How are conflicting claims to be balanced against each other? Where the estate permits, all should be met. Where priorities must be considered, it seems to me that claims which would have been recognized during the testator’s life — i.e., claims based upon not only moral obligation but legal obligations — should generally take precedence over moral claims. As between moral claims, some may be stronger than others. It falls to the court to weigh the strength of each claim and assign to each its proper priority. In doing this, one should take into account the important changes consequent upon the death of the testator. There is no longer any need to provide for the deceased and reasonable expectations following upon death may not be the same as in the event of a separation during lifetime.
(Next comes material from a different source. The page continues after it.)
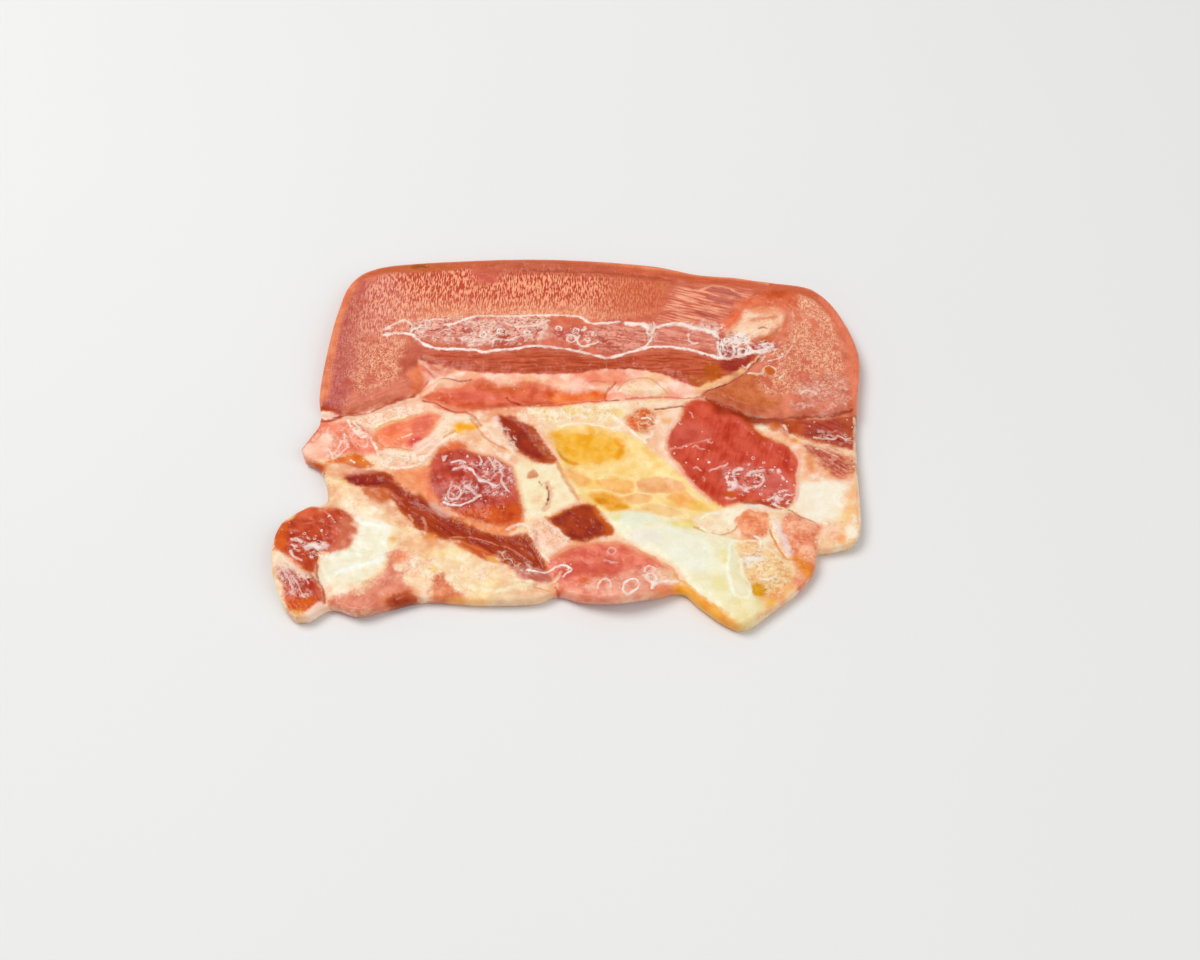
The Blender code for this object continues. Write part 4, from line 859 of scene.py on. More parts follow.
VEINS = [
    # pale membranes
    Line((255, 236, 218), 0.5, [(-61, 8.4), (-59.4, 5), (-57, 2.6), (-54.8, 2.4), (-53.2, 0), (-52, -3),
         (-51, -5), (-49.4, -7.4), (-46.6, -8.2), (-43, -7.8), (-40, -6.6), (-38.2, -4), (-36, -1),
         (-33.4, 1.8), (-31, 3.4)], 0.95),
    Line((254, 226, 204), 0.4, [(-52, -2.4), (-47, -2.7), (-42, -3.2), (-39, -1.2), (-36, 2), (-34, 5.4),
         (-31, 8.6), (-28, 8.8)], 0.9),
    Line((255, 232, 210), 0.9, [(-42, -1), (-38.6, 1.2), (-36, 4.4), (-34, 7.2), (-31, 9)], 0.7),
    Line((252, 220, 190), 0.7, [(-21.4, 4.6), (-19.6, 2), (-17, 0), (-15, -2.4)], 0.8),
    Line((250, 214, 196), 0.9, [(-20, 9), (-19, 6.4), (-17.6, 3.4), (-16, 0.6), (-14.4, -1.6)], 0.75),
    Line((250, 200, 170), 0.5, [(-9, 5.6), (-7, 3), (-5.2, 0), (-3, -3.4), (-1.8, -6)], 0.85),
    Line((255, 240, 206), 0.5, [(-2, 6.2), (3, 7), (8, 6.4), (13, 5.2)], 0.85),
    Line((255, 244, 224), 0.45, [(12.6, 9.6), (14.6, 7.6), (17, 5), (19.4, 2.4), (21.6, 0.2)], 0.9),
    Line((252, 224, 172), 0.35, [(7, -10.4), (12, -10), (17.6, -11), (18.6, -13.4), (18.4, -15.6),
         (15, -17), (11, -15.4), (7, -15)], 0.85),
    Line((252, 224, 180), 0.35, [(18.5, -15.8), (24, -16.6), (28, -16.4), (26, -17.6), (24, -19),
         (20, -20)], 0.85),
    Line((252, 222, 174), 0.35, [(24, -18.8), (27, -20.4), (30, -21.4), (33, -23.8)], 0.8),
    Line((252, 222, 178), 0.35, [(32.6, -16), (36, -19), (40, -21.6)], 0.7),
    # septa in the lean
    Line((236, 146, 130), 0.4, [(28, -2), (31, -1), (34, 0.1), (37, 1), (39.6, 1.9)], 0.9),
    Line((244, 170, 150), 0.55, [(27.4, 2), (27.2, -1.6), (28.6, -5), (31, -9), (34.6, -14.4),
         (38.6, -18.8)], 0.8),
    Line((248, 192, 172), 0.5, [(31.4, 9), (29, 6), (27.6, 3)], 0.8),
    Line((248, 186, 170), 0.5, [(62.6, -2.8), (63.6, -6), (62.8, -10), (62.4, -15), (61.6, -19)], 0.85),
    Line((250, 206, 176), 0.6, [(61, 3.4), (64, 1.2), (67, 0), (71, -1.4), (75, -3), (79.4, -4.6)], 0.85),
    Line((250, 214, 190), 0.4, [(59.8, 6.4), (60.6, 5), (61.2, 3)], 0.8),
    Line((250, 210, 176), 0.6, [(79.8, 9), (79.5, 3), (78.8, -4), (78.5, -12), (78.2, -20), (77.8, -27)],
         0.85),
    Line((216, 120, 104), 0.25, [(-40, -19.6), (-36, -21.8), (-31, -24.6)], 0.6),
    Line((222, 132, 104), 0.3, [(-30.6, -31), (-26, -30.8), (-22, -31.6), (-18, -33.4)], 0.8),
    Line((214, 124, 108), 0.25, [(-16, -33.4), (-12, -36), (-8.6, -39)], 0.7),
    Line((216, 126, 110), 0.25, [(-9.6, -33), (-7.6, -36.4), (-6, -40)], 0.75),
    Line((214, 116, 96), 0.25, [(-53, -14.6), (-49, -15.4), (-46, -17.8), (-43, -21)], 0.75),
    Line((212, 120, 104), 0.22, [(-56, -14.2), (-52, -14), (-48, -15.6), (-44, -18.6)], 0.5),
    Line((230, 150, 120), 0.4, [(-38.4, -24.4), (-37.4, -26.4), (-37, -28.6)], 0.75),
    Line((232, 156, 128), 0.35, [(-42, -23.6), (-41, -25.6), (-41.4, -27.4)], 0.8),
    Line((232, 140, 116), 0.3, [(-66, -22.2), (-64, -23), (-61.8, -25.6)], 0.8),
    Line((226, 110, 84), 0.3, [(-68, -24.6), (-67, -26), (-69.4, -27)], 0.6),
    Line((224, 124, 98), 0.3, [(-73, -29), (-70.6, -29.4)], 0.6),
    # paler streaks in the muscle band
    Line((244, 168, 138), 0.4, [(39, 56.2), (42, 57.6), (45.4, 57.2), (49, 55.4), (52, 53.6)], 0.9),
    Line((240, 156, 112), 0.45, [(47.4, 61.4), (51, 61), (55, 59.2), (58.4, 57.6)], 0.85),
    Line((236, 146, 118), 0.35, [(40.6, 51), (44, 50.2), (47.4, 48.4)], 0.8),
    Line((234, 150, 124), 0.3, [(30, 47.4), (34, 46.4), (38, 45.4), (42, 43.4)], 0.8),
    Line((232, 146, 118), 0.3, [(31, 44.8), (35, 44), (39, 42.8)], 0.8),
    Line((216, 112, 78), 0.3, [(24, 30.4), (30, 30.6), (36, 29.6), (41, 28)], 0.8),
    Line((212, 106, 74), 0.3, [(26, 28), (32, 28), (38, 26)], 0.7),
    Line((222, 116, 86), 0.3, [(-30, 29.6), (-22, 29), (-12, 29.6), (0, 30)], 0.5),
    # pale edge of the flap of fat beside the tip
    Line((250, 196, 142), 0.9, [(36.4, 19), (40, 20.6), (44, 22.6), (47, 24.2), (50, 26.4)], 0.95),
    Line((250, 186, 150), 0.4, [(50, 26.2), (52.6, 28.8), (54.6, 31)], 0.85),
    Line((250, 204, 168), 0.9, [(-40.6, 18), (-38.6, 20.4), (-36, 21.8), (-33, 21.4)], 0.85),
    Line((248, 186, 166), 0.6, [(-42.4, 29.4), (-40.6, 27.6), (-38.6, 25.6), (-36, 25)], 0.9),
    Line((206, 96, 82), 0.25, [(-41.4, 27.4), (-39.6, 25.6), (-38, 23.8)], 0.8),
    Line((206, 100, 84), 0.25, [(-40, 28.6), (-38.4, 27), (-36.6, 26.4)], 0.7),
    # gloss on the lobe's fat
    Line((250, 252, 244), 1.2, [(-55, -25), (-52, -26.4), (-49.6, -26.6), (-47.4, -28)], 0.7),
    Line((249, 252, 244), 1.0, [(-59.6, -42), (-55.6, -39.8), (-51.6, -39), (-48, -37.6)], 0.75),
    Line((244, 250, 232), 1.4, [(-61, -36.6), (-57, -36), (-53.6, -35.6)], 0.6),
    # gland and folds
    Line((242, 218, 210), 0.95, [(55.4, -26.6), (56.4, -29), (57.6, -32), (58.4, -35), (58.8, -36.6)],
         0.95),
    Line((242, 222, 212), 0.6, [(47.6, -21.4), (50, -20.8), (53, -21.2), (55.6, -22.6)], 0.95),
    Line((246, 208, 172), 0.4, [(56.6, -21), (58.4, -22), (58.2, -24.4), (56.8, -26)], 0.85),
    Line((252, 226, 186), 0.45, [(52.6, -34.4), (55, -37), (57.4, -39.4), (59.4, -40.8)], 0.85),
    Line((250, 224, 170), 0.35, [(51.4, -42), (53, -41), (55, -42.2), (54, -44.4), (52, -44.6)], 0.8),
    Line((250, 250, 226), 0.5, [(43.6, -32), (43, -36), (42.5, -40), (42.6, -44), (43.8, -48.6),
         (46, -50.2), (47.8, -49), (47.8, -46), (46.2, -42), (46, -38)], 0.9),
    Line((252, 244, 214), 0.45, [(36, -27.6), (39, -30), (42, -31.4), (46, -32), (50, -32.6)], 0.85),
    Line((250, 226, 206), 0.5, [(-15.6, -28.4), (-13.4, -26.8), (-11, -26.6), (-9.6, -27.8), (-9, -30)],
         0.9),
    Line((252, 232, 212), 0.4, [(-9, -30), (-7.6, -33), (-5.6, -36.6), (-4.2, -38.6)], 0.8),
    Line((252, 240, 206), 0.8, [(-26, -45.6), (-22, -47), (-17, -47.4), (-13, -46), (-9, -44.8)], 0.75),
    Line((252, 220, 188), 0.5, [(-4, -45), (-2.4, -43.6), (-1.4, -42)], 0.7),
    Line((252, 232, 196), 0.4, [(-75.4, -44), (-74.4, -48), (-72, -52), (-69, -55)], 0.8),
    Line((232, 148, 84), 0.5, [(-76, -44), (-75.4, -47.6), (-73.4, -51.6), (-70.4, -54.8)], 0.7),
    Line((254, 226, 196), 0.5, [(-76.8, -35), (-77.2, -31), (-76.4, -27), (-74.4, -24.6), (-71.6, -22)],
         0.8),
    # light right rim of the brown pieces, ragged at the left
    Line((248, 220, 200), 0.8, [(-5.6, -25.6), (-3.4, -27.6), (-1.6, -29.6), (0.4, -31.4)], 0.9),
    Line((232, 140, 76), 0.5, [(-5.6, -24.6), (-4.4, -26.2), (-2.6, -27.4)], 0.7),
    # golden edge of the white fat
    Line((236, 164, 60), 0.5, [(28.6, -43.4), (31, -45.4), (34.6, -48.8), (38, -52), (41.6, -54.6)], 0.6),
    Line((240, 180, 90), 0.8, [(43, -57.8), (46, -57.6), (49, -55), (52.6, -52.4)], 0.6),
]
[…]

A will may provide a framework for the protection of the beneficiaries and future generations and the carrying out of legitimate social purposes. Any moral duty should be assessed in the light of the deceased’s legitimate concerns which, where the assets of the estate permit, may go beyond providing for the surviving spouse and children.

9      Many cases have considered Tataryn but there are relatively few dealing with claims made by infant children. During argument, reference was made to Barnsley v. Barnsley (1996), 142 D.L.R. (4th) 335 (B.C. S.C. [In Chambers]); Handlen (Guardian ad litem of) v. Handlen Estate, 2001 BCSC 1528 (B.C. S.C.); C. (L.A.) (Guardian ad litem of) v. Koller Estate, 2004 BCSC 30 (B.C. S.C.); Lansing (Guardian ad litem of) v. Richardson, 2002 BCSC 856 (B.C. S.C.); and Morphy (Guardian ad litem of) v. Mohr, [1998] B.C.J. No. 71 (B.C. S.C.). However, it was not argued that these decisions were of particular assistance to the resolution of the case at bar because of the factual differences.